И повторю главное: в 1984—1986 годах, в фазе подъема, Митя был верным товарищем. Он защищал интересы всех «Митьков», как единого целого, — вовсе не подразумевая, что этим он свою собственность защищает; защищал конкретных людей, если их выставком ТЭИИ обижает, — ведь Митин авторитет у руководства ТЭИИ был весомее, нежели у кого-нибудь иного из «Митьков».

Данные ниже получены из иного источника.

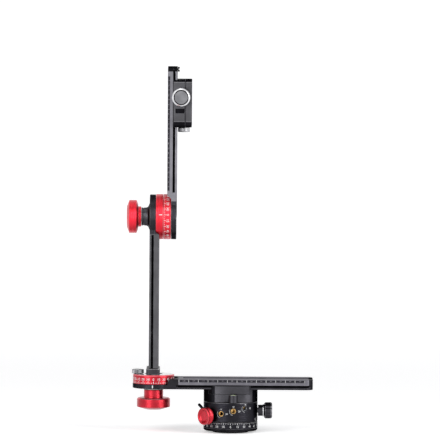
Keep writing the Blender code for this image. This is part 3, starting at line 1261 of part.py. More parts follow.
def make_clamp_carriage(black, body):
    outline = [(CARRIAGE_LEFT, -HALF_CARRIAGE), (SPLIT_X, -HALF_CARRIAGE)]
    outline += [(SPLIT_X, -BED_HALF_WIDTH), (BED_X, -BED_HALF_WIDTH), (BED_X, BED_HALF_WIDTH)]
    outline += [(SPLIT_X, BED_HALF_WIDTH)] + plate_lip(1)
    outline += [(CARRIAGE_RIGHT, HALF_CARRIAGE), (CARRIAGE_LEFT, HALF_CARRIAGE)]
    outline += rail_lip(1) + rail_lip(-1)[::-1]
    solid = prism(outline, CARRIAGE_BOTTOM, CARRIAGE_TOP)
    front = HALF_CARRIAGE + OVER
    z_range = (PLATE_KNOB_Z - TAB_HALF_HEIGHT - GAP, PLATE_KNOB_Z + TAB_HALF_HEIGHT + GAP)
    tab_room = block((TAB_LEFT - GAP, SPLIT_X + OVER), (-front, -TAB_BACK + GAP), z_range)
    neck = rod(GRIP_NECK_RADIUS + GAP, TAB_FRONT, front, MIDDLE)
    deep = TAB_BACK - PLATE_SCREW_DEPTH - GAP
    screw = rod(PLATE_SCREW_RADIUS + GAP, deep, front, SMALL)
    recess_left = CARRIAGE_LEFT + RECESS_LEFT
    recess_low = CARRIAGE_BOTTOM + RECESS_RISE
    recess = block(
        (recess_left, recess_left + RECESS_WIDTH), (-front, -HALF_CARRIAGE + RECESS_IN),
        (recess_low, recess_low + RECESS_HEIGHT),
    )
    thumb = rod(THUMB_SHANK_RADIUS + GAP, CARRIAGE_BOTTOM - OVER, CARRIAGE_BOTTOM + THUMB_GRIP + GAP, SMALL)
    cuts = [tab_room, recess, shifted(thumb, THUMB_X)]
    cuts += [shifted(moved(tool, TO_FRONT), PLATE_KNOB_X, 0, PLATE_KNOB_Z) for tool in (neck, screw)]
    add("clamp_carriage", solid, black, body, cuts=cuts, keep=rounded_envelope())


def make_plate_jaw(black, body):
    lip = plate_lip(-1)
    outline = [(JAW_LEFT_X, -HALF_CARRIAGE), (CARRIAGE_RIGHT, -HALF_CARRIAGE)]
    outline += lip[:0:-1] + [(JAW_LEFT_X, lip[0][1])]
    solid = prism(outline, CARRIAGE_BOTTOM, CARRIAGE_TOP)
    z_range = (PLATE_KNOB_Z - TAB_HALF_HEIGHT, PLATE_KNOB_Z + TAB_HALF_HEIGHT)
    tab = block((TAB_LEFT, JAW_LEFT_X + OVER), (-TAB_FRONT, -TAB_BACK), z_range)
    far = HALF_CARRIAGE + OVER
    relief = rod(KNOB_RELIEF_RADIUS, HALF_CARRIAGE - KNOB_RELIEF_DEPTH, far, MIDDLE)
    neck = rod(GRIP_NECK_RADIUS + GAP, PLATE_KNOB_START - GAP, far, MIDDLE)
    screw = rod(PLATE_SCREW_RADIUS + GAP, TAB_BACK - OVER, far, SMALL)
    cuts = [
        shifted(moved(tool, TO_FRONT), PLATE_KNOB_X, 0, PLATE_KNOB_Z) for tool in (relief, neck, screw)
    ]
    add("plate_jaw", solid, black, body, joins=[tab], cuts=cuts, keep=rounded_envelope())


def make_plate_clamp_knob(silver, steel, body):
    place = (PLATE_KNOB_X, 0, PLATE_KNOB_Z)
    add("plate_clamp_knob", grip_knob(PLATE_SCREW_RADIUS, PLATE_KNOB_START), silver, body, place, TO_FRONT)
    end = PLATE_KNOB_START + GRIP_SOCKET - GAP
    screw = rod(PLATE_SCREW_RADIUS, TAB_BACK - PLATE_SCREW_DEPTH + PLATE_JAW_TRAVEL, end, SMALL)
    add("plate_clamp_screw", screw, steel, body, place, TO_FRONT)


def make_carriage_thumbscrew(silver, body):
    neck_top = CARRIAGE_BOTTOM - GAP
    head_top = neck_top - THUMB_NECK
    head_bottom = head_top - THUMB_HEIGHT
    tip = CARRIAGE_BOTTOM + THUMB_GRIP
    screw = turned([
        (0, head_bottom), (THUMB_RADIUS - THUMB_CHAMFER, head_bottom),
        (THUMB_RADIUS, head_bottom + THUMB_CHAMFER),
        (THUMB_RADIUS, head_top - THUMB_CHAMFER), (THUMB_RADIUS - THUMB_CHAMFER, head_top),
        (THUMB_NECK_RADIUS, head_top), (THUMB_NECK_RADIUS, neck_top), (THUMB_SHANK_RADIUS, neck_top),
        (THUMB_SHANK_RADIUS, tip), (0, tip),
    ], MIDDLE)
    add("carriage_thumbscrew", screw, silver, body, (THUMB_X, 0, 0))


def main():
    clear_scene()
    black = material("black_anodised", (0.022, 0.021, 0.026), 0.42, 0.35)
    red = material("red_anodised", (0.62, 0.012, 0.030), 0.30, 0.75)
    silver = material("bright_steel", (0.80, 0.80, 0.82), 0.22, 1.0)
    steel = material("dark_steel", (0.30, 0.30, 0.32), 0.35, 1.0)
    brass = material("brass", (0.62, 0.45, 0.20), 0.30, 1.0)
    plastic = material("bearing_plastic", (0.55, 0.53, 0.47), 0.55, 0.0)
    glass = material("level_vial", (0.55, 0.75, 0.20), 0.08, 0.0)

    base = frame("base_frame", None, (0, 0, 0))
    pan = frame("pan_axis", base, (0, 0, HOUSING_BOTTOM))
    plunger = frame("plunger_slide", pan, (0, 0, PLUNGER_Z))
    lock = frame("pan_lock_axis", pan, (0, 0, LOCK_Z))
    brake = frame("pan_brake_slide", pan, (0, 0, LOCK_Z))
    jaw = frame("rail_jaw_slide", pan, (PULL_SCREW_X, 0, PULL_SCREW_Z))
    grip = frame("rail_clamp_axis", pan, (PULL_SCREW_X, 0, PULL_SCREW_Z))
    rail = frame("rail_slide", pan, (0, 0, RAIL_BOTTOM))
    arm = frame("swing_axis", rail, (SWING_X, 0, DISC_TOP))
    swing_lock = frame("swing_lock_axis", rail, (SWING_X, 0, NECK_TOP))
    swing_detent = frame("swing_detent_slide", arm, (DETENT_X, 0, DIAL_TOP))
    tilt = frame("tilt_axis", arm, (ARM_LEFT, 0, TILT_Z))
    tilt_lock = frame("tilt_lock_axis", tilt, (TILT_KNOB_RIGHT, 0, TILT_Z))
    carriage = frame("carriage_slide", tilt, (CARRIAGE_INNER, 0, CARRIAGE_BOTTOM))
    plate_jaw = frame("plate_jaw_slide", carriage, (PLATE_KNOB_X, 0, PLATE_KNOB_Z))
    plate_knob = frame("plate_knob_axis", plate_jaw, (PLATE_KNOB_X, 0, PLATE_KNOB_Z))
    thumb = frame("thumbscrew_axis", carriage, (THUMB_X, 0, CARRIAGE_BOTTOM))

    make_base_plate(black, base)
    make_base_fittings(black, steel, base)
    make_spindle(steel, base)
    make_detent_rings(brass, base)
    make_pan_bearing(plastic, steel, base)
    make_rotator_housing(black, pan)
    make_plunger_barrel(steel, black, pan)
    make_plunger(red, steel, plunger)
    make_pan_lock(black, steel, plastic, lock, brake)
    make_rail_clamp_base(black, steel, pan)
    make_level(black, glass, pan)
    make_rail_clamp_jaw(black, steel, jaw)
    make_rail_clamp_knob(black, steel, grip)
    make_lower_rail(black, rail)
    make_swing_dial(red, arm)
    make_arm_foot(black, steel, arm)
    make_swing_fixings(red, steel, plastic, arm, swing_lock)
    make_swing_detent(silver, steel, swing_detent)
    make_lower_arm(black, arm)
    make_tilt_fixed(black, red, brass, arm)
    make_tilt_moving(red, steel, plastic, tilt)
    make_tilt_lock_knob(red, tilt_lock)
    make_upper_rail(black, steel, tilt)
    make_clamp_carriage(black, carriage)
    make_plate_jaw(black, plate_jaw)
    make_plate_clamp_knob(silver, steel, plate_knob)
    make_carriage_thumbscrew(silver, thumb)


main()
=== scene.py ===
"""Panoramic tripod head: turned knobs, dials and rings, engraved scales and anodised finishes."""
import math

import bmesh
import bpy
import numpy as np
from mathutils import Matrix, Vector


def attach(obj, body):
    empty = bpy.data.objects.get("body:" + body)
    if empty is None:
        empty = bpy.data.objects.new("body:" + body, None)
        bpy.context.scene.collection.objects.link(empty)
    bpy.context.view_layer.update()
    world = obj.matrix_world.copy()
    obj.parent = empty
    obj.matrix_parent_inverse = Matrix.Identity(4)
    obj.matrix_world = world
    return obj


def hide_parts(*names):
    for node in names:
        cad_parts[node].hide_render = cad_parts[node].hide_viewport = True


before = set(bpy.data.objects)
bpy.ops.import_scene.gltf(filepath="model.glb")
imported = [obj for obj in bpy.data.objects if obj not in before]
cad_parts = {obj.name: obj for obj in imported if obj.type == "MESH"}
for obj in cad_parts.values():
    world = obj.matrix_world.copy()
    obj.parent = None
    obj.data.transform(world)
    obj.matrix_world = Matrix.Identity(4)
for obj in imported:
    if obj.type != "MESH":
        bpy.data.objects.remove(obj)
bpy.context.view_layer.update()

# Places and sizes that several pieces share, in millimetres and degrees

MM = 0.001
PAN_RADIUS = 28.0
SWING_PLACE = (-80, 0, 0)
SWING_RADIUS = 21.5
DETENT_PLACE = (-96.4, 0, 0)
TILT_PLACE = (0, 0, 223.0)
TILT_RADIUS = 23.5
TILT_SCALE_START = -8
RAIL_HALF_WIDTH = 19.0
SIDE_GROOVE_REACH = 18.5
SIDE_GROOVE_HALF_WIDTH = 4.9
LEVEL_PLACE = (2.6, -27.0, 0)
PLUNGER_ANGLE = -48
PLUNGER_HEIGHT = 18.0
LOCK_ANGLE = 90
LOCK_PLACE = (0, 0, 22.4)

# Each free index hole's angle from the front, its height and its stops to a turn

INDEX_HOLES = ((-21, 20.8, 12), (6, 23.6, 18), (33, 26.4, 36))

# Turns that lay a profile's height along an axis of the head

ALONG_Z = np.eye(3)
ALONG_X = np.array([[0.0, 0.0, 1.0], [0.0, 1.0, 0.0], [-1.0, 0.0, 0.0]])
TO_FRONT = np.array([[1.0, 0.0, 0.0], [0.0, 0.0, -1.0], [0.0, 1.0, 0.0]])
TO_BACK = np.array([[-1.0, 0.0, 0.0], [0.0, 0.0, 1.0], [0.0, 1.0, 0.0]])

# How finely pieces are made: sides of a turned piece, corners in degrees and distances in metres

TURNED_SIDES = 128
KNURLED_SIDES = 192
CORNER_ANGLE = 30
ZONE_CORNER_ANGLE = 24
ON_AXIS = 1e-9
SAME_SPOT = 0.0000005
CAD_SAME_SPOT = 0.000002
PLANE_REACH = 0.000001


# Finishes

DRIFT_CELLS = 85.0
DRIFT_DETAIL, GRAIN_DETAIL, LINE_DETAIL = 3.0, 2.0, 4.0
DRIFT_RANGE = (0.35, 0.65)
GLOSS_RANGE = (0.3, 0.7)
GLOSS_SWING = 0.07
GRAIN_HEIGHT = 0.00002
LINE_HEIGHT = 0.00003
LINE_DENT = 0.35
COAT_ROUGHNESS = 0.22


def new_finish(name):
    """A material with its shader and the tools to wire nodes to it."""
    made = bpy.data.materials.new(name)
    made.use_nodes = True
    tree = made.node_tree
    return made, tree.nodes, tree.links, tree.nodes["Principled BSDF"]


def spread_pattern(nodes, links, scale, detail, stretch=(1, 1, 1)):
    """Noise on the piece's own coordinates, stretched so that it reads as grain or as drawn lines."""
    spot = nodes.new("ShaderNodeTexCoord")
    fit = nodes.new("ShaderNodeMapping")
    fit.inputs["Scale"].default_value = stretch
    noise = nodes.new("ShaderNodeTexNoise")
    noise.inputs["Scale"].default_value = scale
    noise.inputs["Detail"].default_value = detail
    links.new(spot.outputs["Object"], fit.inputs["Vector"])
    links.new(fit.outputs["Vector"], noise.inputs["Vector"])
    return noise.outputs["Fac"]


def between(nodes, links, source, low, high):
    """A pattern's middle range stretched to run from low to high."""
    remap = nodes.new("ShaderNodeMapRange")
    remap.inputs["From Min"].default_value, remap.inputs["From Max"].default_value = GLOSS_RANGE
    remap.inputs["To Min"].default_value, remap.inputs["To Max"].default_value = low, high
    links.new(source, remap.inputs["Value"])
    return remap.outputs["Result"]


def blended(nodes, links, source, first, second):
    """A colour that runs from first to second with a pattern's middle range."""
    ramp = nodes.new("ShaderNodeValToRGB")
    for stop, position, colour in zip(ramp.color_ramp.elements, DRIFT_RANGE, (first, second)):
        stop.position = position
        stop.color = (*colour, 1)
    links.new(source, ramp.inputs["Fac"])
    return ramp.outputs["Color"]


def raised(nodes, links, layers):
    """Bumps stacked on one another, each a pattern with its height in metres and its strength."""
    before = None
    for source, height, strength in layers:
        bump = nodes.new("ShaderNodeBump")
        bump.inputs["Distance"].default_value = height
        bump.inputs["Strength"].default_value = strength
        links.new(source, bump.inputs["Height"])
        if before is not None:
            links.new(before, bump.inputs["Normal"])
        before = bump.outputs["Normal"]
    return before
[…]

(Как взялся хвалить Митю, так и не остановиться. А между тем безукоризненно незаинтересованный свидетель пишет мне о тех временах (имени корреспондента разгласить не могу — вдруг Митя прочитает?):
На одной выставке «Митьки» сами, без выставкома формировали свою экспозицию. Работу Бориса Козлова Митя не повесил, а потом красочно расписывал ему, с каким отвращением ее отвергли члены выставкома. Митя, чтобы держать своих в повиновении и темноте, все время создавал образ врага, клевеща на многих.
Ну что я могу сказать на это свидетельство? Я говорил: в те годы Митя ко мне был повернут своей лучшей стороной; описанный образ его действий, типичный для последующих лет, мне был незаметен.)

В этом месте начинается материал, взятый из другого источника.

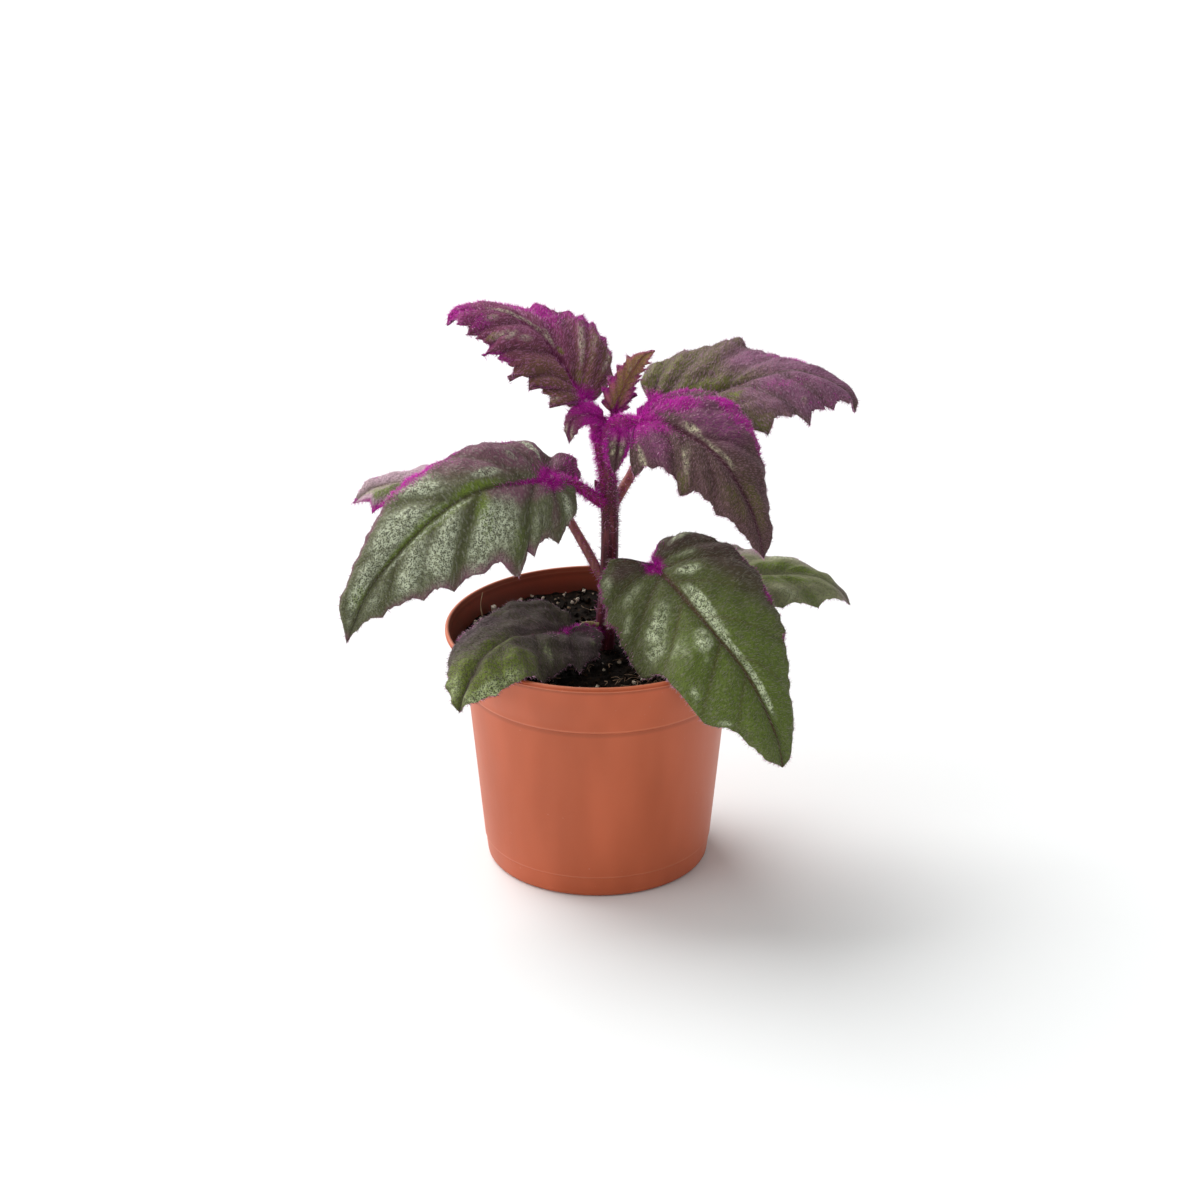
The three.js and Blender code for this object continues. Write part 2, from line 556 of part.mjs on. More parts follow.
const stemClearance = stemRod(GAP);
addPiece('pot', potGeometry(), 'pot', 0.5);
const soil = addPiece('potting_soil', soilGeometry(stemClearance), 'soil', 0.95);
addPiece('main_stem', fromSolid(mainStem()), 'stem');
Object.entries(LEAVES).forEach(([name, leaf]) => {
  addPiece(name, leafGeometry(leaf, stemClearance), leaf.colour);
});
PERLITE.forEach(([x, y, size], i) => {
  const number = String(i + 1).padStart(2, '0');
  addPiece(`perlite_grain_${number}`, grainGeometry(soil, x, y, size, i), 'perlite', 0.9);
});
addPiece('root_fibre', strandGeometry(ROOT_FIBRE), 'root');
addPiece('dried_strand', strandGeometry(DRIED_STRAND), 'dry');

export default plant;
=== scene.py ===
"""A potted purple passion plant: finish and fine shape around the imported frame.

Everything is in metres in the frame's own axes: +Z up, the viewer at -Y. Tables are in millimetres.
"""

import math
from functools import cache

import bpy
import numpy as np
from bpy.props import FloatProperty, FloatVectorProperty, IntProperty, PointerProperty
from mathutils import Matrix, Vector, noise


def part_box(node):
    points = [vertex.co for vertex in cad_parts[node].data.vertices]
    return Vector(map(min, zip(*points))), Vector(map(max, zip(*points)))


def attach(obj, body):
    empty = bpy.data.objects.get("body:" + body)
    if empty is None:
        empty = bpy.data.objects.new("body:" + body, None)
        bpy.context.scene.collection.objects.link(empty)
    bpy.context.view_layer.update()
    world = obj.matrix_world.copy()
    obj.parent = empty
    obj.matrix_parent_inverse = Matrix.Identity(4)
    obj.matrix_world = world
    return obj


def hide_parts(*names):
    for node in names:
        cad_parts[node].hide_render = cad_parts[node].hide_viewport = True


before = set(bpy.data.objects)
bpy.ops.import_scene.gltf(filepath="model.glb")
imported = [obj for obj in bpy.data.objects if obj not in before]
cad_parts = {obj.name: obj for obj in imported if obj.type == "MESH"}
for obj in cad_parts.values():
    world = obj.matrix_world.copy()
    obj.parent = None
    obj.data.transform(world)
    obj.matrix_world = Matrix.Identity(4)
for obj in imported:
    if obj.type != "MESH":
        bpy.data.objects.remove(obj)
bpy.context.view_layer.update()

bl_info = {
    "name": "Potted purple passion plant",
    "version": (1, 0, 0),
    "blender": (4, 5, 0),
    "location": "View3D > Sidebar > Plant",
    "description": "Builds a velvety purple passion plant in its nursery pot",
    "category": "Add Mesh",
}

MM = 0.001
TURN = 2 * math.pi
ROOT = "root"

POT_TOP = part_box("pot")[1]
RIM_RADIUS = POT_TOP.x / MM
POT_HEIGHT = POT_TOP.z / MM
FOOT_RADIUS = 43.8
COLLAR_FOOT_RADIUS = 52.2
COLLAR_STEP = 0.6
POT_BASE = 1.6
DRAIN_HOLES = 6
DRAIN_RADIUS = 4
DRAIN_CIRCLE = 28
DRAIN_SIDES = 28

SOIL_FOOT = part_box("potting_soil")[0].z / MM
SOIL_TOP = 88.5
SOIL_BUMP = 0.7
SOIL_EDGE = 55.35
SOIL_REACH = 54.5
SOIL_SIDES = 288
SOIL_RINGS = 92

STEM_PATH = [
    (2.5, 0, 64), (3, 0, 85.5), (3.5, 0, 103.5), (4.5, 0, 121), (4.5, 0, 151.5),
    (3, 0, 167), (1.5, 0, 179),
]
STEM_NODES = (95, 101.5, 117.5, 148, 151, 172, 176)
CROWN_PATH = [(1.5, 0, 176), (1.7, -0.5, 180), (2.6, 0.2, 184.5)]
BUD_PATH = [(0.6, 1.3, 153.5), (0.2, 1.5, 155.5), (-1, 1.6, 158)]
ROOT_FIBRE = [(-46, 26, 89.5), (-46.6, 27, 94), (-45.8, 28, 99)]
DRIED_STRAND = [(0.4, -4.4, 99.2), (-3, -4.6, 100.3), (-6, -6, 100.6), (-8.4, -6.8, 98)]
DRIED_STUB = [(-0.6, -3.4, 98.2), (-2.2, -4.6, 99.2), (-3.6, -5.2, 99.8)]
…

Митя делился покупателями! — то есть, когда у него покупали картины, он советовал покупателю сходить к остальным членам группы.
И само собой, Митя неукоснительно являл собой демонстрационную модель митька, тонко соблюдая пропорцию привлекательных и отталкивающих черт, скрывая особенности совсем уж немитьковские.
До самых последних лет я с Митей в компании рядом садился — интересно с ним, у нас есть условные знаки, жесты, непонятные для остальных цитаты. Больше эти жесты и цитаты не пригодятся... И не поприветствовать никого по-митьковски... Попробовал жену научить — не умеет, машет руками без толку. (Так и слышу саркастическую реплику Флоренского: ясно, началась «пятиминутка жалости». Да, Шура, да! Может, где-нибудь и надо сдержаться, но в книге «Митьки» всегда есть место абстрактно-жалостливым байкам.)
А как он ел! Всякий раз, оказавшись в ситуации излишне обильного застолья, я с сожалением думаю: эх, Мити нет! Вспоминаю его пищевые прибаутки для таких случаев, как он глухо, с тихим гневом сообщает: «Родители мои голодали... — голос повышается, гнев рокочет уже рядом, — дети мои голодают... — и вдруг светло и радостно: — так пусть хоть я покушаю хорошо!» (Опять обидеть норовлю... да не упоминал он про детей в данном случае.)
Снится иногда Митя — веселый, хороший, как раньше. Хочу к нему подойти и никак: охранники не подпускают... А что? Вполне может Митя попросить по-дружески: «Валентина Ивановна!.. Охранничков бы митькам... Побольше... Детки плачут: папа, папа! Дай охранничков!»
34. Воспитание Дмитрия Шагина
Когда я поверхностно скольжу по воспоминаниям, представляется: был хороший, веселый Митя, выдающийся собутыльник и надежный товарищ. Вдруг что-то случилось.
Что случилось? Ну, перестройка случилась, потом капитализм. «Купи два говна, получишь третье говно бесплатно!» — а на это нужны средства, нужно заботиться о завтрашнем дне. Если читатель к тому склонен, он может предпочесть общественно-политические причины Митиной трансформации; подходит и объяснение детского психотерапевта:
Один раз уступив незаконному требованию, поддавшись чувству жалости, вины, или просто потому, что так проще, вы даете вашему малышу впервые почувствовать реальную власть над человеком. Всякая власть развращает. <...> Он обучается новой для себя модели отношений, основанных на шантаже. Эта модель может ему понравиться, как нравится наркотик, потому что дает почти мгновенный результат, а значит — возможность быстрого и легкого самоутверждения. Постепенно навыки неигрового, открытого общения вытесняются привычкой манипулировать. Пропасть между маленьким человеком и миром растет (Ю. Иевлев).